Warne arrived from the hairdresser with a hairdo too spiky for the photo, and much to Mr Sellick's own annoyance, the celebrity athlete was also late for the shoot.
But the awkwardness and tension created was exactly what was needed for the brightly coloured shot, which shows Warne staring straight at the lens in the same manner he might try psych out an English batsman.
"I think I told him about determination, and I really pushed him to get that expression... the intensity of his stare," Mr Sellick remembers.
He said Warne's death at the early age of 52 was tragic, describing the cricketer as an "everyman hero" who made his own rules.
But the man who has also photographed the likes of Kylie Minogue and Cathy Freeman said his job was not to approach his famous subjects as a fan.
"In order to get a great portrait of somebody you have to be able to meet them at eye level," he said.
The picture was taken towards the end of Warne's international test career, months after he became the first bowler in history to take 600 test wickets, and amid a divorce with wife Simone Callahan.

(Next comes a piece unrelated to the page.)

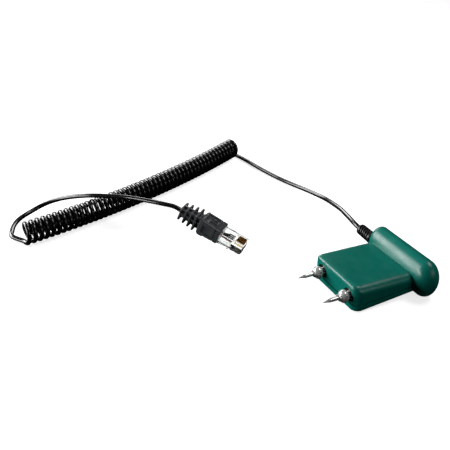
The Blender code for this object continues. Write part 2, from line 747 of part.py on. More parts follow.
def make_plug(plug, boot_finish, clear, gold, cord_finish, wires):
    half = PLUG_WIDTH / 2
    body = add_mesh("plug_body", box_bm((PLUG_REAR, -half, PLUG_BOTTOM), (PLUG_NOSE, half, PLUG_TOP), 0.4), clear, plug)
    wires_room = box_bm((PLUG_REAR - 2, -half + 1.1, PLUG_BOTTOM + 1.1), (8.6, half - 1.1, PLUG_TOP - 1.3))
    cut(body, add_mesh("plug_cavity", wires_room, None, plug))
    blade_front = PLUG_NOSE - 0.5
    blade_back = blade_front - CONTACT_SIZE[0]
    blade_low = PLUG_TOP - CONTACT_SIZE[2]
    trough_half = 3.5 * CONTACT_PITCH + CONTACT_SIZE[1] / 2 + GAP
    trough = box_bm((blade_back - GAP, -trough_half, blade_low - GAP), (PLUG_NOSE + 2, trough_half, PLUG_TOP + 2))
    cut(body, add_mesh("contact_trough", trough, None, plug))
    for i in range(8):
        y = (i - 3.5) * CONTACT_PITCH
        thick = CONTACT_SIZE[1] / 2
        blade = box_bm((blade_back, y - thick, blade_low), (blade_front, y + thick, PLUG_TOP - 0.1))
        add_mesh(f"plug_contact_{i + 1}", blade, gold, plug)

    outline = [
        (BOOT_REAR, BOOT_HUMP_BOTTOM),
        (BOOT_HUMP_FRONT, BOOT_HUMP_BOTTOM),
        (BOOT_HUMP_FRONT, BOOT_BOTTOM),
        (BOOT_LIP, BOOT_BOTTOM),
        (0.0, BOOT_TOP),
        (BOOT_REAR, BOOT_TOP),
    ]
    boot_bm = outline_bm(outline, -BOOT_WIDTH / 2, BOOT_WIDTH / 2)
    bmesh.ops.recalc_face_normals(boot_bm, faces=boot_bm.faces)
    bmesh.ops.bevel(boot_bm, geom=boot_bm.edges[:], offset=0.5, segments=2, profile=0.5, affect="EDGES")
    boot = add_mesh("plug_boot", boot_bm, boot_finish, plug)
    stations = []
    for x, width, height in RIBS:
        core = (width * 0.74, height * 0.78)
        stations += [
            (x - RIB_THICKNESS / 2, *core),
            (x - RIB_THICKNESS / 2, width, height),
            (x + RIB_THICKNESS / 2, width, height),
            (x + RIB_THICKNESS / 2, *core),
        ]
    stations[0] = (TAIL_END, *stations[0][1:])
    stations[1] = (TAIL_END, *stations[1][1:])
    stations.append((BOOT_REAR + 1.0, 9.4, 7.8))
    cut(boot, add_mesh("boot_tail", loft_bm(stations), None, plug), "UNION")
    room = box_bm(
        (PLUG_REAR - GAP, -half - GAP, PLUG_BOTTOM - GAP),
        (PLUG_NOSE, half + GAP, PLUG_TOP + GAP),
    )
    cut(boot, add_mesh("boot_room", room, None, plug))

    hinge = Vector((PLUG_NOSE - 0.6, 0.0, PLUG_BOTTOM - GAP - LATCH_THICKNESS / 2))
    reach = (LATCH_END - hinge.x) / math.cos(LATCH_SLOPE)
    latch_outline = [(0.5, -2.6), (-9.0, -3.1), (-10.2, -1.7), (reach, -1.7), (reach, 1.7), (-10.2, 1.7), (-9.0, 3.1), (0.5, 2.6)]
    latch_bm = outline_bm(latch_outline, -LATCH_THICKNESS / 2, LATCH_THICKNESS / 2)
    bmesh.ops.transform(latch_bm, matrix=Matrix.Rotation(math.radians(90), 4, "X"), verts=latch_bm.verts)
    add_mesh("plug_latch", latch_bm, clear, plug, hinge, (0.0, -LATCH_SLOPE, 0.0))

    tube("plug_cord_end", [(PLUG_REAR + 0.2, 0.0, -0.2), (0.4, 0.0, -0.2)], CORD_RADIUS, cord_finish, plug)
    for i, finish in enumerate(wires):
        y = (i - 1.5) * 1.0
        y_end = (i - 1.5) * 2.0
        route = [(0.4 + GAP, y * 0.95, -0.2), (2.5, y * 1.2, -0.1), (5.0, y_end, 0.3), (8.2, y_end, 0.4)]
        tube(f"plug_wire_{i + 1}", route, WIRE_RADIUS, finish, plug, 1)


main()
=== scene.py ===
"""Looks of a two-pin soil moisture probe: moulded head, coiled lead and modular plug.

Lengths are in millimetres in the part's frame and turned into metres by MM. Head shapes are
given in the head's own frame, whose origin lies under the grip bar midway between the pins.
"""

import math

import bmesh
import bpy
from mathutils import Euler, Matrix, Vector


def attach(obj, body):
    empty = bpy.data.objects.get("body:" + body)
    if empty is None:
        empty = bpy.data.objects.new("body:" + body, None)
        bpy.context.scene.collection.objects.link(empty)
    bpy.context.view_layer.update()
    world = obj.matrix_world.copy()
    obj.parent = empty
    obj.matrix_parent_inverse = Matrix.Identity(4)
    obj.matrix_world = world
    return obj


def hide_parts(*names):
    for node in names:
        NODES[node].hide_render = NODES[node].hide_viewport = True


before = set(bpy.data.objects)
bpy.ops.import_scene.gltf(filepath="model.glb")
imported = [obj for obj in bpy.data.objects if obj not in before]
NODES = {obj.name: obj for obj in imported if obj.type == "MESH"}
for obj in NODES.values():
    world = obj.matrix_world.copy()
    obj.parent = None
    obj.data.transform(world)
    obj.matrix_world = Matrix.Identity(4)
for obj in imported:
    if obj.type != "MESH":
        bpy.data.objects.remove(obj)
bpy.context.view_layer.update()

MM = 0.001
HEAD = Vector((0.75, 23.0, 0.0))
SCENE = bpy.context.scene
WORLD_TOP = 1.1

# Cord, with the same route points as the CAD part.
CORD_RADIUS = 1.5
COIL_RADIUS = 7.65
COIL_LENGTH = 189.6
COIL_BOW = 7.6
COIL_MIDDLE = (-154.4, -71.6)
COIL_HEADING = math.radians(-70.0)
COIL_TURNS = 49
TURN_POINTS = 20
REST_HEIGHT = 1.75
RELIEF_START = Vector((-22.3, 0.6, 13.85)) + HEAD
RELIEF_TIP = Vector((-34.4, 0.4, 14.6)) + HEAD
HEAD_LEAD_ROUTE = [
    (-49.4, 26.0, 13.9),
    (-62.9, 29.3, 12.2),
    (-76.3, 31.7, 9.8),
    (-89.5, 33.5, 7.1),
    (-104.2, 33.3, 4.6),
    (-117.3, 32.0, 2.7),
    (-129.2, 29.5, REST_HEIGHT),
    (-140.4, 26.2, REST_HEIGHT),
    (-151.1, 23.8, REST_HEIGHT),
    (-163.8, 21.4, REST_HEIGHT),
    (-177.3, 19.4, REST_HEIGHT),
]
PLUG_LEAD_ROUTE = [
    (-139.8, -170.1, REST_HEIGHT),
    (-147.5, -168.8, REST_HEIGHT),
    (-154.7, -166.0, REST_HEIGHT),
    (-160.7, -161.9, REST_HEIGHT),
    (-164.9, -157.0, REST_HEIGHT),
    (-167.8, -150.7, 2.6),
    (-168.8, -144.5, 4.3),
    (-166.7, -138.8, 6.8),
    (-162.2, -132.9, 9.8),
    (-156.1, -127.2, 12.8),
    (-149.5, -121.4, 15.4),
    (-142.1, -114.7, 17.7),
    (-133.5, -105.4, 19.3),
    (-124.4, -96.8, 20.8),
    (-112.7, -88.6, 22.4),
    (-101.4, -80.6, 23.4),
]
PLUG_PLACE = Vector((-70.7, -53.6, 10.6))
PLUG_TURN = Euler((math.radians(-5.0), math.radians(20.6), math.radians(40.8)))
TAIL_END = -29.0


# ---------------------------------------------------------------- materials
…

The photographer was aware of the huge publicity linked to the couple's split, so he was surprised to see Ms Callahan in the kitchen that day, making a sandwich.
"The situation that I found when I turned up at the house was completely not the situation that I was reading about in the media," he said.
Mr Sellick took the shot as part of a series about sportspeople to celebrate the Commonwealth Games in Melbourne, with Warne his first pick of top-flight athletes.
By keeping Warne at arm's length, and retaining the tension needed for such a striking photo, Mr Sellick joined a very small group of people to have played mind games with the spin bowler and come away with a good result.
"Whether he was any good at playing cricket, or any good at being a human didn't matter, he was a standout, unique person," he said.